This little story in the Atlantic has been haunting me for days:
When Bing Crosby or Robert Goulet or Carrie Underwood sing of “a star, a star, dancing in the night with a tail as big as a kite,” it evokes the biblical Star of Bethlehem, leading the magi to the son of God.
It also evokes a nuclear missile.
The song’s writers, Noël Regney and Gloria Shayne Baker, created the song at the time of the Cuban missile crisis, in fear of nuclear annihilation. Try listening to the song now that you know that.
The story reminds me of when I first got a gut understanding of how rockets got their start. When I was a lawyer with the Federal Aviation Administration, I worked for decades on commercial space transportation. The Commercial Space Launch Act called rockets “launch vehicles,” so I did, too. Launch vehicles are a means of transport for nice things like communications satellites and weather satellites. They have nice payloads.
There was a fellow in the licensing division of the Office of Commercial Space Transportation. He was former U.S. Air Force, and he usually called the vehicles rockets or launch vehicles like the rest of us. I’d been at the FAA a while when I first heard him call them “missiles.” The hair on the back of my neck went straight up.
I don’t know why it did that, but I have my suspicions. I’d grown up under MAD, the doctrine of mutually assured destruction, and I remember a ferocious discussion of it with other girls in gym class in high school in the ‘70’s. I knew all about intercontinental ballistic missiles, and I knew what nuclear winter was, what ICBMs were. But here was this fellow who’d worked on launch vehicles that didn’t have nice, friendly comsats as payloads. His launch vehicles had different payloads. They had warheads, the kind I’d worried about in my youth, before Reagan, before the Berlin Wall went down, and before I stopped worrying.
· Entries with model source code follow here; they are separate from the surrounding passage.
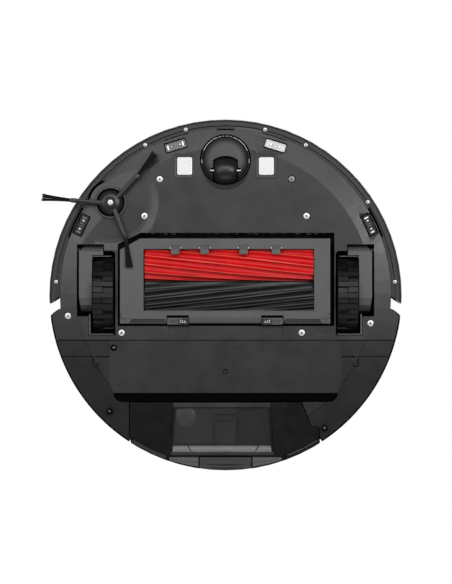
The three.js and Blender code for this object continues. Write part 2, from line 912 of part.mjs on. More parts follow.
// ---------------------------------------------------------------- side brush
function sideBrushHub() {
  const dome = turned(
    [
      [0, 5.8],
      [3.5, 5.8],
      [3.5, 3],
      [5.2, 3],
      [5.8, 4.2],
      [10.6, 4.7],
      [12.6, 6.2],
      [13, 9.4],
      [9, 9.4],
      [9, 16.6],
      [0, 16.6],
    ],
    28,
  );
  const stems = arms.map(({ stem, shift }) => {
    const side = sidePrism([[8, 5.2], [stemEnd, 3], [stemEnd, 6.2], [8, 8.8]], -4, 4);
    const rightEdge = [[2.4, 7], [2.6, 20], [2, 33], [2.4, 34], [2.4, 41]];
    const plan = [...rightEdge, ...mirroredOutline(rightEdge)];
    return placed(common(side, prism(plan, 0, 12)).translate(shift, 0, 0), 0, 0, stem - 90);
  });
  return placed(join(dome, ...stems), hub.x, hub.y);
}

// One tuft: narrow where it leaves the stem, wide and thin at the floor.
function bristleTuft({ stem, bristles, shift, length }) {
  const side = sidePrism([[0.4, 3.4], [length, 0.9], [length, 1.7], [0.4, 5.6]], -5, 5);
  const rightEdge = [[1.7, 0], [3.4, length - 1], [2.4, length]];
  const plan = prism([...rightEdge, ...mirroredOutline(rightEdge)], 0, 9);
  const direction = THREE.MathUtils.degToRad(stem);
  const start = stemEnd + 0.5;
  const startX = hub.x + start * Math.cos(direction) + shift * Math.sin(direction);
  const startY = hub.y + start * Math.sin(direction) - shift * Math.cos(direction);
  return placed(common(side, plan), startX, startY, bristles - 90);
}

const sideBrush = addGroup("side_brush");
addPart(sideBrush, "side_brush_hub", sideBrushHub(), blackPlastic);
addPart(sideBrush, "side_brush_screw", crossScrew(hub.x, hub.y, 3.5, 3, 2.2), steel);
arms.forEach((arm, i) => {
  addPart(sideBrush, `side_brush_tuft_${i + 1}`, bristleTuft(arm), bristle);
});

// ---------------------------------------------------------------- main brushes
function brushChamber() {
  const outside = prism(
    [[-85, -54.8], [104.4, -54.8], [104.4, 28.8], [-105, 28.8], [-105, -44.6]],
    guardZ + guardThickness + 0.4,
    44,
  );
  const bores = [frontRollerY, rearRollerY].map((y) =>
    bar(4.4, -88.4, 95.6, 16, y, rollerZ),
  );
  return cut(
    outside,
    block(-84.5, 91.5, -49.5, 23.5, 0, 40),
    block(-28.8, 28.8, 20, 32, 26, 38),
    block(-102.6, -91.5, -40, 26, 27, 50),
    ...bores,
  );
}

function brushGuard() {
  const top = guardZ + guardThickness;
  const outline = [[-85.5, -55.6], [104.9, -55.6], [104.9, 29.6], [-105.7, 29.6], [-105.7, -44.4]];
  const frame = prism(outline, guardZ, top);
  const tabSide = [[-50, guardZ + 0.2], [-44.6, 3], [-39.8, 2.8], [-39.8, 4.2], [-46.2, 7.4], [-50, 7.4]];
  const tabs = [-50.3, -20.9, 18, 50.5].map((x) => sidePrism(tabSide, x - 4.2, x + 4.2));
  const rearLip = sidePrism([[10, 0], [16.6, 0], [16.6, 6.8], [20.4, 9], [10, 9]], -82, 88.7);
  const roundedUnder = [[22.6, 5.3], [24.6, 5.7], [26.6, 6.5], [28.4, 7.6], [29.8, 8.9], [31, 8.9]];
  const rearCurve = sidePrism([...roundedUnder, [31, 0], [22.6, 0]], -60, 60);
  const window = block(-82, 88.7, -45, 16.6, 0, 20);
  const latchGaps = [-47.8, 46.9].map((x) => block(x - 11, x + 11, 21.4, 40, 0, 20));
  const grooves = [[-101, -60.5], [60, 101]].map(([x0, x1]) => block(x0, x1, 25, 30, 0, guardZ + 1));
  const cornerSpans = [[-107, -101.6], [101, 107]];
  const corners = cornerSpans.map(([x0, x1]) => block(x0, x1, 19.4, 25.6, 0, guardZ + 1.4));
  return join(cut(frame, window, rearLip, rearCurve, ...latchGaps, ...grooves, ...corners), ...tabs);
}

// A sliding catch in the rear bar of the guard.
function guardLatch(x) {
  const pad = [[24.1, 5.2], [30.6, 5.2], [30.6, 8.2], [24.1, 8.2]];
  const ridges = [25.4, 27, 28.6].map((y) => block(x - 8, x + 8, y, y + 0.8, 4.6, 5.6));
  return join(sidePrism(pad, x - 10.4, x + 10.4), ...ridges);
}

// A rubber roller with helical vanes. The sense of its helix is +1 or -1.
function roller(y, sense) {
  const [x0, x1] = rollerEnds;
  const vanes = 12;
  const outline = [];
  for (let i = 0; i < vanes; i += 1) {
    const start = (i * 360) / vanes;
    outline.push(...arc(rollerRadius, start, start + 7, 1));
    outline.push(arc(12.8, start + 18, start + 19, 1)[0]);
  }
  const steps = 8;
  const length = x1 - x0;
  const barrel = new THREE.ExtrudeGeometry(toShape(outline), { depth: length, steps, bevelEnabled: false });
  const position = barrel.attributes.position;
  const totalTwist = THREE.MathUtils.degToRad(72) * sense;
  for (let i = 0; i < position.count; i += 1) {
    const twist = (totalTwist * position.getZ(i)) / length;
    const point = new THREE.Vector2(position.getX(i), position.getY(i));
    point.rotateAround(new THREE.Vector2(), twist);
    position.setXY(i, point.x, point.y);
  }
  barrel.applyMatrix4(planToSide).translate(x0, y, rollerZ);
  const stub = bar(4, x0 - 6, x1 + 6, 16, y, rollerZ);
  return join(barrel, stub);
}

function rollerMotor() {
  const section = [[0, -98], [10.5, -98], [10.5, -42], [4, -42], [4, -38], [0, -38]];
  const can = turnedAcross(section, 24, -22, 55.4);
  const foot = block(-96, -50, -30, -14, 44.4, 48);
  return join(can, foot);
}

const brushHead = addGroup("brush_head");
addPart(brushHead, "brush_chamber", brushChamber(), blackPlastic);
addPart(brushHead, "brush_guard", brushGuard(), frameGrey);
addPart(brushHead, "left_guard_latch", guardLatch(-47.8), frameGrey);
addPart(brushHead, "right_guard_latch", guardLatch(46.9), frameGrey);
addPart(brushHead, "front_roller", roller(frontRollerY, 1), redRubber);
addPart(brushHead, "rear_roller", roller(rearRollerY, -1), blackRubber);
addPart(brushHead, "roller_motor", rollerMotor(), blackPlastic);

// ---------------------------------------------------------------- dust bin
const binSideAngle = THREE.MathUtils.radToDeg(Math.acos(95.2 / bodyRadius));

function dustBin() {
  const outline = [
    [-96, binFrontY],
    [76.4, binFrontY],
    [85.8, 134],
    [92.8, 134],
    ...arc(bodyRadius, binSideAngle, 180 - binSideAngle, 28),
    [-96, 144],
  ];
  const cavity = [
    [-94, binFrontY + 2],
    [74.9, binFrontY + 2],
    [84.3, 136],
    [90.9, 136],
    ...arc(bodyRadius - 2.5, binSideAngle + 1.2, 180 - binSideAngle - 1.2, 28),
    [-94, 142],
  ];
  const [bottomZ, topZ] = binZ;
  const section = [[0, bottomZ], [171.8, bottomZ], [bodyRadius, 19.6], [bodyRadius, topZ], [0, topZ]];
  const middleSlope = sidePrism([[163.6, 10], [190, 10], [190, 22], [177, 19.4], [163.6, 13]], -57, 57);
  const rearFloor = turned([[169.4, 10], [190, 10], [190, 25], [176, 23], [169.4, 16], [169.4, 10]]);
  const hollow = cut(
    prism(cavity, 16, 64.6),
    block(-29, 29, 160.2, 190, 0, 24),
    rearFloor,
    sidePrism([[161.8, 10], [190, 10], [190, 25], [176, 23], [161.8, 16]], -60, 60),
  );
  const windowSeat = prism([[-52.7, 111], [45.3, 111], [48.9, 161.3], [-55.9, 161.3]], 5, 15.3);
  const windowHole = prism([[-50.4, 113.4], [43, 113.4], [46.2, 158.6], [-53.2, 158.6]], 5, 20);
  return cut(
    common(prism(outline, bottomZ, topZ), turned(section)),
    middleSlope,
    hollow,
    windowSeat,
    windowHole,
    block(-30, 30, 105, 112, 27.5, 43),
    block(41, 71, 105, 112, 29, 55),
    block(-26.4, 26.4, 162.2, 190, 0, 21.6),
  );
}

function binWindow() {
  return prism([[-52.3, 111.4], [44.9, 111.4], [48.5, 160.9], [-55.5, 160.9]], 13.2, 15);
}

// A pleated filter block behind the bin's outlet.
function binFilter() {
  const pleats = 8;
  const width = 33 / pleats;
  const rear = [];
  for (let i = 0; i < pleats; i += 1) {
    rear.push([39.5 + width * (i + 0.25), 125.4]);
    rear.push([39.5 + width * (i + 0.75), 120.6]);
  }
  return prism([[72.5, 111.3], [39.5, 111.3], [39.5, 120.6], ...rear, [72.5, 120.6]], 27, 57);
}

function releaseButton() {
  const side = [
    [164, 12.8],
    [170.6, 14],
    [171, 15.2],
    [174.2, 16],
    [174.6, 17.4],
    [180, 18.4],
    [180, 21],
    [164, 21],
  ];
  return common(sidePrism(side, -25.8, 25.8), disc(bodyRadius - 0.3, 0, 30, roundSteps));
}

const dustbin = addGroup("dustbin");
addPart(dustbin, "dustbin_body", dustBin(), blackPlastic);
addPart(dustbin, "dustbin_window", binWindow(), tankSmoke);
addPart(dustbin, "bin_filter", binFilter(), filterWhite);
addPart(dustbin, "bin_release_button", releaseButton(), frameGrey);

// ---------------------------------------------------------------- laser turret
const postRadius = 42;
const postAngles = [45, 135, 225, 315];

function lidarBase() {
  const base = turned([[0, 78.3], [49, 78.3], [49, 82], [48.6, 83], [46.6, 84], [0, 84]], 40, 0, lidarY);
  const sockets = postAngles.map((angle) => {
    const [[x, y]] = arc(postRadius, angle, angle, 1, 0, lidarY);
    return disc(3.2, 70, 90, 14, x, y);
  });
  return cut(base, ...sockets);
}

function lidarRotor() {
  const section = [[0, 84.4], [31, 84.4], [33, 85.4], [33, 89.6], [31.6, 90.4], [0, 90.4]];
  const emitter = block(-7, 7, lidarY - 40, lidarY - 24, 85.6, 89.4);
  const receiver = block(10, 18, lidarY - 40, lidarY - 22, 85.6, 89.4);
  return cut(turned(section, 32, 0, lidarY), emitter, receiver);
}

function lidarCap() {
  const cap = turned(
    [[0, 92.2], [46.4, 92.2], [47.6, 93], [47.6, 94.6], [45.6, totalHeight - 0.3], [0, totalHeight]],
    40,
    0,
    lidarY,
  );
  const posts = postAngles.map((angle) => {
    const [[x, y]] = arc(postRadius, angle, angle, 1, 0, lidarY);
    return disc(2.6, 82.4, 93, 14, x, y);
  });
  return join(cap, ...posts);
}

const lidar = addGroup("lidar");
addPart(lidar, "lidar_base", lidarBase(), blackPlastic);
addPart(lidar, "lidar_rotor", lidarRotor(), glossBlack);
addPart(lidar, "lidar_cap", lidarCap(), shellGrey);

// ---------------------------------------------------------------- buttons on the deck
const controls = addGroup("controls");
for (const { name, x, y, radius } of buttons) {
  const cap = turned([[0, 76.6], [radius, 76.6], [radius, 80], [radius - 0.6, 80.6], [0, 80.4]], 20, x, y);
  addPart(controls, name, cap, lightPlastic);
}

export default vacuum;
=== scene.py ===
"""Looks of a robot vacuum seen from below: fine meshes, materials, light and camera."""

import json
import math
import random

import bmesh
import bpy
from mathutils import Matrix, Vector


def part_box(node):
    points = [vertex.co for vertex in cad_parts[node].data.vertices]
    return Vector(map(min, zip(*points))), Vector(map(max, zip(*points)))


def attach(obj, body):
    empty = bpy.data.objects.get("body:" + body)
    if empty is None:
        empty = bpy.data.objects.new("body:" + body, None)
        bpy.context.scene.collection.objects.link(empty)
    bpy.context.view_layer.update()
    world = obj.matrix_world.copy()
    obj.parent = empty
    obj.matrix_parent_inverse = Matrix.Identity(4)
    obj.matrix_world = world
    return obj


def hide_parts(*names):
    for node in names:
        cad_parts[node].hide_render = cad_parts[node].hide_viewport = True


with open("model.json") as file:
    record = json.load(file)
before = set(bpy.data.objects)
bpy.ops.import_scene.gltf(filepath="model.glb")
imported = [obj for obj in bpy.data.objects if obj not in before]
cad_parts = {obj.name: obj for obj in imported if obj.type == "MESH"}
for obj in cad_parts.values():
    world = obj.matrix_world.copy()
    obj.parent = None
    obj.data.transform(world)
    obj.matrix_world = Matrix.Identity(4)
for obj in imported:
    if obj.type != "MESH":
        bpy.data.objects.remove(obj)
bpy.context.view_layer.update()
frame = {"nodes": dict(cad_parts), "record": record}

MM = 0.001


def node_box(node):
    """A CAD node's lowest and highest corner in millimetres, to the nearest micrometre."""
    return [tuple(round(value / MM, 3) for value in corner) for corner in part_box(node)]


def centre(node):
    """The middle of a CAD node's box, in millimetres."""
    return tuple(round((low + high) / 2, 3) for low, high in zip(*node_box(node)))


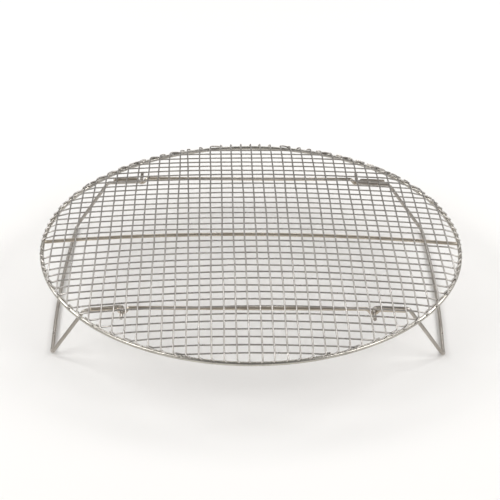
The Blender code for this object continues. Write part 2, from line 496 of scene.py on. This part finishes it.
def make_centre_bar(material):
    """A thick wire across the rack, bowed with the mesh wires that lie on it."""
    reach = math.sqrt((RIM_RADIUS - RIM_WIRE / 2) ** 2 - CENTRE_BAR_Y ** 2) - CENTRE_BAR_GAP
    drop = (MESH_WIRE + BAR_WIRE) / 2 - LAYER
    path = []
    steps = 96
    for k in range(steps + 1):
        x = reach * (2 * k / steps - 1)
        path.append(Vector((x, CENTRE_BAR_Y, deck_height(x, CENTRE_BAR_Y) - drop)))
    bar = tube(path, BAR_WIRE / 2, THICK_SIDES)
    add_piece("centre_bar_wire", [bar], material, "deck", "bar_wire", "centre_bar")


def make_hinge_bar(name, material):
    """A bar under the mesh with a kink at each end that holds a hinge pin."""
    low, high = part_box(name)
    y = (low.y + high.y) / 2
    end_x = (high.x - low.x) / 2 - TAIL_INSET
    straight_z = high.z - BAR_WIRE / 2
    saddle = (LEG_WIRE + BAR_WIRE) / 2 + SADDLE_PLAY
    bottom_z = PIN_Z - saddle / math.sin(SADDLE_HALF_ANGLE)
    spread = math.tan(SADDLE_HALF_ANGLE)
    half = [
        (PIN_X - (straight_z - bottom_z) * spread, straight_z),
        (PIN_X, bottom_z),
        (PIN_X + (TAIL_INNER_Z - bottom_z) * spread, TAIL_INNER_Z),
        (end_x, TAIL_OUTER_Z),
    ]
    profile = [(-x, z) for x, z in reversed(half)] + half
    path = [Vector((UNDERFRAME_X + x, y, z)) for x, z in profile]
    bends = [OUTER_BEND, saddle, INNER_BEND]
    bar = tube(rounded(path, bends + bends[::-1]), BAR_WIRE / 2, THICK_SIDES)
    add_piece(f"{name}_wire", [bar], material, "deck", "bar_wire", name)


def make_leg(name, side, material):
    """Pin, run under the mesh, elbow, arm and floor rail, and the same again at the back."""
    tip_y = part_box(name)[1].y - PIN_INSET
    pin_x = UNDERFRAME_X + side * PIN_X
    slip = LEG_SLIP[side]
    corners, bends = [], []
    for end in (-1, 1):
        elbow_x, elbow_z = ELBOWS[side, end]
        foot_x, foot_y = FEET[side, end]
        half = [
            Vector((pin_x, end * tip_y + slip, PIN_Z)),
            Vector((pin_x, end * LEG_Y + slip, PIN_Z)),
            Vector((UNDERFRAME_X + side * elbow_x, end * LEG_Y + slip, elbow_z)),
            Vector((foot_x, foot_y, LEG_WIRE / 2 + FLOOR_GAP)),
        ]
        corners += half if end < 0 else half[::-1]
        bends += [PIN_BEND, ELBOW_BEND, FOOT_BEND][::-end]
    path = rounded(corners, bends)
    half_rail = LEG_Y - 2 * FOOT_BEND
    for point in path:
        if point.z < LEG_WIRE:
            point.x += side * RAIL_BOW * max(0.0, 1 - (point.y / half_rail) ** 2)
    leg = tube(path, LEG_WIRE / 2, THICK_SIDES)
    add_piece(f"{name}_wire", [leg], material, name, "leg_wire", name)


# ---------------------------------------------------------------- finishes

def new_node(tree, kind, place, **values):
    """A shader node with these settings, at this place of the node editor."""
    node = tree.nodes.new(kind)
    node.location = place
    for name, value in values.items():
        setattr(node, name, value)
    return node


def plated_steel(name, clean, stained, roughness, stain_amount, line_strength):
    """Drawn and plated steel wire: patchy tone, fine drawn lines, small pits and stains."""
    material = bpy.data.materials.new(name)
    material.use_nodes = True
    tree = material.node_tree
    link = tree.links.new
    shader = tree.nodes["Principled BSDF"]
    shader.inputs["Metallic"].default_value = 1.0
    place = new_node(tree, "ShaderNodeTexCoord", (-1400, 0))
    wire = new_node(tree, "ShaderNodeUVMap", (-1400, -400), uv_map="wire")

    patches = new_node(tree, "ShaderNodeTexNoise", (-1150, 250))
    patches.inputs["Scale"].default_value = 55.0
    patches.inputs["Detail"].default_value = 6.0
    patches.inputs["Roughness"].default_value = 0.6
    link(place.outputs["Object"], patches.inputs["Vector"])
    patch_ramp = new_node(tree, "ShaderNodeMapRange", (-900, 250))
    patch_ramp.inputs["From Min"].default_value = 0.38
    patch_ramp.inputs["From Max"].default_value = 0.68
    patch_ramp.inputs["To Max"].default_value = stain_amount
    link(patches.outputs["Fac"], patch_ramp.inputs["Value"])
    tone = new_node(tree, "ShaderNodeMix", (-600, 250), data_type="RGBA")
    tone.inputs["A"].default_value = (*clean, 1.0)
    tone.inputs["B"].default_value = (*stained, 1.0)
    link(patch_ramp.outputs["Result"], tone.inputs["Factor"])

    specks = new_node(tree, "ShaderNodeTexVoronoi", (-1150, -50))
    specks.inputs["Scale"].default_value = 420.0
    link(place.outputs["Object"], specks.inputs["Vector"])
    speck_ramp = new_node(tree, "ShaderNodeMapRange", (-900, -50))
    speck_ramp.inputs["From Min"].default_value = 0.06
    speck_ramp.inputs["From Max"].default_value = 0.2
    speck_ramp.inputs["To Min"].default_value = 0.62
    speck_ramp.inputs["To Max"].default_value = 1.0
    link(specks.outputs["Distance"], speck_ramp.inputs["Value"])
    speckled = new_node(tree, "ShaderNodeMix", (-350, 200), data_type="RGBA", blend_type="MULTIPLY")
    speckled.inputs["Factor"].default_value = 1.0
    link(tone.outputs["Result"], speckled.inputs["A"])
    link(speck_ramp.outputs["Result"], speckled.inputs["B"])
    link(speckled.outputs["Result"], shader.inputs["Base Color"])

    rough = new_node(tree, "ShaderNodeMapRange", (-600, -50))
    rough.inputs["From Min"].default_value = 0.3
    rough.inputs["From Max"].default_value = 0.7
    rough.inputs["To Min"].default_value = roughness - 0.06
    rough.inputs["To Max"].default_value = roughness + 0.12
    link(patches.outputs["Fac"], rough.inputs["Value"])
    link(rough.outputs["Result"], shader.inputs["Roughness"])

    lines_place = new_node(tree, "ShaderNodeMapping", (-1150, -400))
    lines_place.inputs["Scale"].default_value = (40.0, 60.0, 1.0)
    link(wire.outputs["UV"], lines_place.inputs["Vector"])
    lines = new_node(tree, "ShaderNodeTexNoise", (-900, -400))
    lines.inputs["Scale"].default_value = 1.0
    lines.inputs["Detail"].default_value = 3.0
    link(lines_place.outputs["Vector"], lines.inputs["Vector"])
    line_bump = new_node(tree, "ShaderNodeBump", (-600, -400))
    line_bump.inputs["Strength"].default_value = line_strength
    line_bump.inputs["Distance"].default_value = 0.06 * MM
    link(lines.outputs["Fac"], line_bump.inputs["Height"])
    pit_bump = new_node(tree, "ShaderNodeBump", (-350, -300))
    pit_bump.inputs["Strength"].default_value = 0.5
    pit_bump.inputs["Distance"].default_value = 0.12 * MM
    link(patches.outputs["Fac"], pit_bump.inputs["Height"])
    link(line_bump.outputs["Normal"], pit_bump.inputs["Normal"])
    link(pit_bump.outputs["Normal"], shader.inputs["Normal"])
    return material


# ---------------------------------------------------------------- studio

def make_studio():
    """A plain pale floor, a dim white world and soft lights at the sides and the back."""
    bpy.ops.mesh.primitive_plane_add(size=40, location=(0, 0, -0.2 * MM))
    floor = bpy.context.object
    floor.name = "studio_floor"
    material = bpy.data.materials.new("studio_white")
    material.use_nodes = True
    shader = material.node_tree.nodes["Principled BSDF"]
    shader.inputs["Base Color"].default_value = (0.93, 0.915, 0.895, 1.0)
    shader.inputs["Roughness"].default_value = 0.9
    shader.inputs["Specular IOR Level"].default_value = 0.1
    floor.data.materials.append(material)

    world = bpy.data.worlds.new("studio_world")
    world.use_nodes = True
    backdrop = world.node_tree.nodes["Background"]
    backdrop.inputs["Color"].default_value = (1.0, 1.0, 1.0, 1.0)
    backdrop.inputs["Strength"].default_value = 0.27
    bpy.context.scene.world = world
    bpy.context.scene.view_settings.view_transform = "Standard"

    for side, word in ((-1, "left"), (1, "right")):
        add_light(f"{word}_front_light", (2.0 * side, -1.1, 1.75), (0, 0, 0), (1.6, 1.2), 27.0)
        add_light(f"{word}_back_light", (1.95 * side, 0.85, 1.5), (0, 0, 0), (1.0, 0.9), 20.0)
    add_light("back_light", (0.0, 2.2, 2.15), (0, 0, 0.1), (2.8, 0.7), 21.0)


def add_light(name, place, target, size, power):
    """A soft rectangular light aimed at a point."""
    data = bpy.data.lights.new(name, "AREA")
    data.shape = "RECTANGLE"
    data.size, data.size_y = size
    data.energy = power
    lamp = bpy.data.objects.new(name, data)
    lamp.location = place
    aim = Vector(target) - Vector(place)
    lamp.rotation_euler = aim.to_track_quat("-Z", "Y").to_euler()
    bpy.context.scene.collection.objects.link(lamp)


def make_camera():
    """The photo's view: from the front and about 31 degrees above."""
    data = bpy.data.cameras.new("product_camera")
    data.sensor_width = 36.0
    data.lens = CAMERA_LENS
    camera = bpy.data.objects.new("product_camera", data)
    camera.location = CAMERA_PLACE
    camera.rotation_mode = "XYZ"
    camera.rotation_euler = (math.pi / 2 - CAMERA_PITCH, 0.0, CAMERA_YAW)
    camera.rotation_euler.rotate_axis("Z", CAMERA_ROLL)
    bpy.context.scene.collection.objects.link(camera)
    bpy.context.scene.camera = camera


def main():
    """Build every piece, the floor, the lights and the camera."""
    mesh_steel = plated_steel("mesh_steel", (0.55, 0.525, 0.495), (0.33, 0.305, 0.28), 0.28, 0.8, 0.3)
    rim_steel = plated_steel("rim_steel", (0.54, 0.515, 0.465), (0.32, 0.30, 0.265), 0.22, 0.7, 0.25)
    bar_steel = plated_steel("bar_steel", (0.58, 0.52, 0.44), (0.34, 0.29, 0.23), 0.28, 0.7, 0.3)
    leg_steel = plated_steel("leg_steel", (0.50, 0.465, 0.425), (0.31, 0.28, 0.245), 0.3, 0.7, 0.35)
    make_rim(rim_steel)
    make_mesh(mesh_steel)
    make_centre_bar(bar_steel)
    make_hinge_bar("front_bar", bar_steel)
    make_hinge_bar("back_bar", bar_steel)
    make_leg("left_leg", -1, leg_steel)
    make_leg("right_leg", 1, leg_steel)
    make_studio()
    make_camera()


main()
When I wrote The Sky Suspended, a novel about an interstellar starship that discovers an Earth-like planet, I knew how fiendishly expensive and difficult space travel is. We hadn’t even returned to the Moon yet, after all. People came to the FAA with really cool plans, and then we didn’t see them again. Geostationary orbit is the farthest we get commercially, dreams of asteroid mining notwithstanding. Knowing all this, I had a credibility issue with what could lead to us spending all that money on a starship. Deep in the back of my brain I knew we’d have to be really, really scared. So, asteroids threatened the Earth, two of them, and math happened.
I’ve worried from time to time that our drive to space grew out of fear, that we yearned for space only because we needed a backup drive for Earth and because we were afraid. Once the children of MAD went where the elves go, humanity would turn inward and dive into its video games, never to surface above Earth’s atmosphere again. The machines would. You need those for video games. But those of us of flesh and bone? We’d stay put.
What heartens me, however, is what I’ve been seeing lately from people younger than me: the children at the New World Institute showing off their lunar and Martian cities, the number of law students and 20-somethings interested in space law. I attribute this to a different factor than fear. They aren’t afraid, but they’re starting to think they can go, that there are whole new worlds out there again, and they might be there for them, not just a handful of government employees. I wish I could attribute it to science fiction (since I love it so), but it’s something else: it’s commercialization, and when some see profit and dollars and rewards for their quixotic, romantic, and heroic efforts, the rest of us benefit, for it means the rest of us can participate, not just the government. Those capitalists want us to give them our money. And we’ll do it if they give us something we want.
When I first started at the FAA, I got to see an Atlas IIAS launch. It was around 2 a.m., and the whole sky turned bright as day, but orange. I was two miles from the rocket, and still my bones vibrated at the sound of it, and tears came to my eyes at the beauty of it.
I want to see that tail as big as a kite again, but I don’t want to see it on a missile. I want to see it on a launch vehicle.